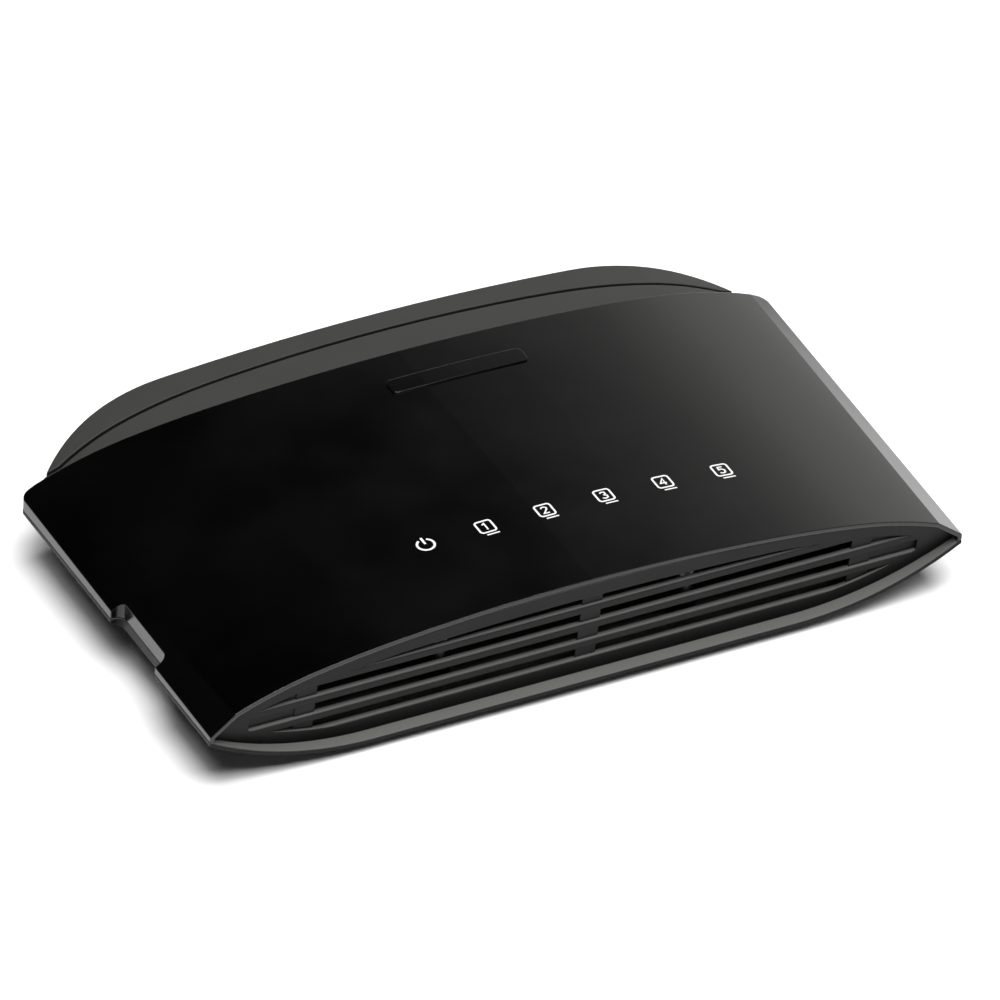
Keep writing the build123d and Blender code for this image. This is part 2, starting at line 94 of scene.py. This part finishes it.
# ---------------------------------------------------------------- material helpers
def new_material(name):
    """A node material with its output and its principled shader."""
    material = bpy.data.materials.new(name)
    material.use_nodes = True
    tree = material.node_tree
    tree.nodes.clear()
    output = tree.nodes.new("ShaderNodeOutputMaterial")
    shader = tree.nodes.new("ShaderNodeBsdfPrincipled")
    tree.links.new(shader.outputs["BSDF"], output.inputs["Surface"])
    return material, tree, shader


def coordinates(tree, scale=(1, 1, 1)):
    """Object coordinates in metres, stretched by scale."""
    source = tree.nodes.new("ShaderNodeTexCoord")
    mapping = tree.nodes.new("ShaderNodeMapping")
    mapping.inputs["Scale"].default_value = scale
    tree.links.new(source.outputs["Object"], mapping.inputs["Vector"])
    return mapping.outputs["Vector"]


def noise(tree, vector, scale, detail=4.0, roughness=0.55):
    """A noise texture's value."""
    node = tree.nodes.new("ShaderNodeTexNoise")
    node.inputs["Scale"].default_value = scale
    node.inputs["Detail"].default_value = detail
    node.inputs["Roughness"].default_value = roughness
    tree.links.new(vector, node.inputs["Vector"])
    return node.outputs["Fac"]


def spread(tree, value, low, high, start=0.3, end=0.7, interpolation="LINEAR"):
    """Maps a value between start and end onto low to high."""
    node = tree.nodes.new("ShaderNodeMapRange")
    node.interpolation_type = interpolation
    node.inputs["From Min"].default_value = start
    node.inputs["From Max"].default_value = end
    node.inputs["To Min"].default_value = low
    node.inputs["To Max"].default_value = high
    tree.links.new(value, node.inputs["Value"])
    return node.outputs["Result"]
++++
**GOAL OF THE EXERCISE:** Write the complete data out, exactly as above.

**SOLUTION TO THE PROBLEM:**
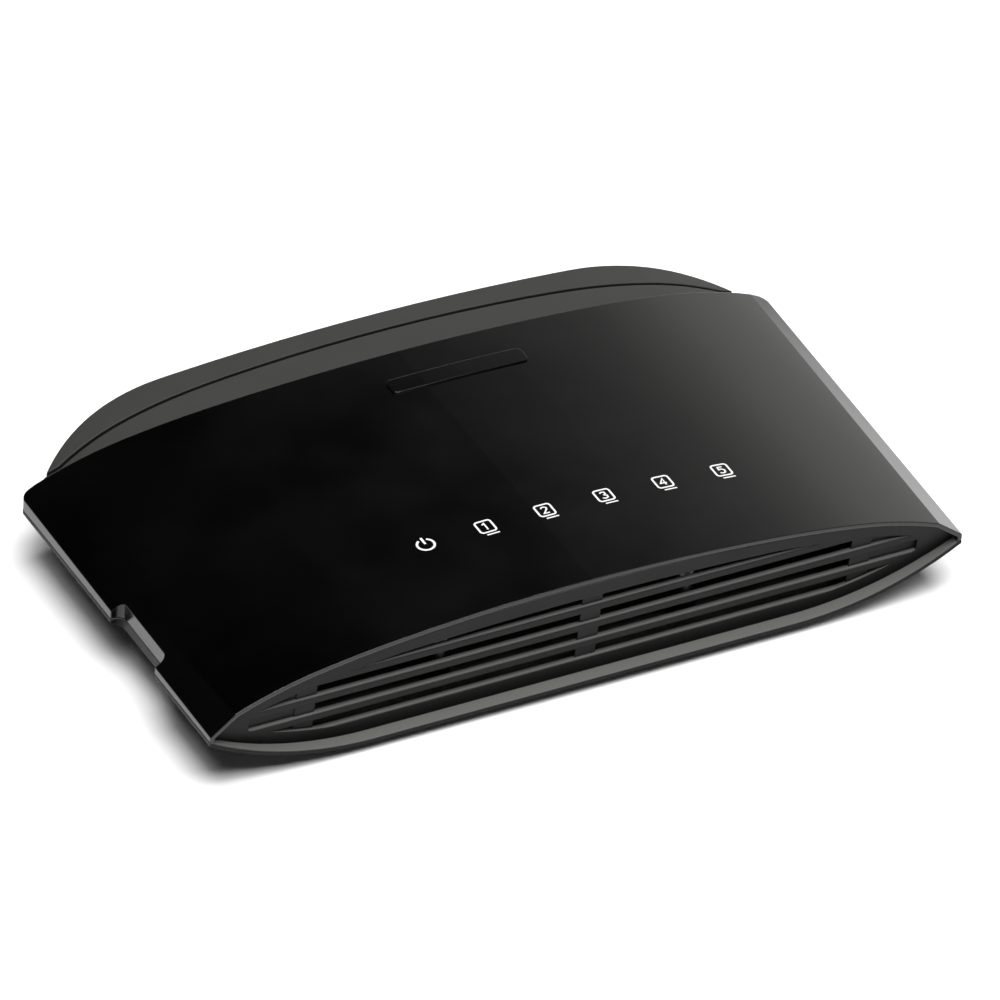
Keep writing the build123d and Blender code for this image. This is part 2, starting at line 94 of scene.py. This part finishes it.
# ---------------------------------------------------------------- material helpers
def new_material(name):
    """A node material with its output and its principled shader."""
    material = bpy.data.materials.new(name)
    material.use_nodes = True
    tree = material.node_tree
    tree.nodes.clear()
    output = tree.nodes.new("ShaderNodeOutputMaterial")
    shader = tree.nodes.new("ShaderNodeBsdfPrincipled")
    tree.links.new(shader.outputs["BSDF"], output.inputs["Surface"])
    return material, tree, shader


def coordinates(tree, scale=(1, 1, 1)):
    """Object coordinates in metres, stretched by scale."""
    source = tree.nodes.new("ShaderNodeTexCoord")
    mapping = tree.nodes.new("ShaderNodeMapping")
    mapping.inputs["Scale"].default_value = scale
    tree.links.new(source.outputs["Object"], mapping.inputs["Vector"])
    return mapping.outputs["Vector"]


def noise(tree, vector, scale, detail=4.0, roughness=0.55):
    """A noise texture's value."""
    node = tree.nodes.new("ShaderNodeTexNoise")
    node.inputs["Scale"].default_value = scale
    node.inputs["Detail"].default_value = detail
    node.inputs["Roughness"].default_value = roughness
    tree.links.new(vector, node.inputs["Vector"])
    return node.outputs["Fac"]


def spread(tree, value, low, high, start=0.3, end=0.7, interpolation="LINEAR"):
    """Maps a value between start and end onto low to high."""
    node = tree.nodes.new("ShaderNodeMapRange")
    node.interpolation_type = interpolation
    node.inputs["From Min"].default_value = start
    node.inputs["From Max"].default_value = end
    node.inputs["To Min"].default_value = low
    node.inputs["To Max"].default_value = high
    tree.links.new(value, node.inputs["Value"])
    return node.outputs["Result"]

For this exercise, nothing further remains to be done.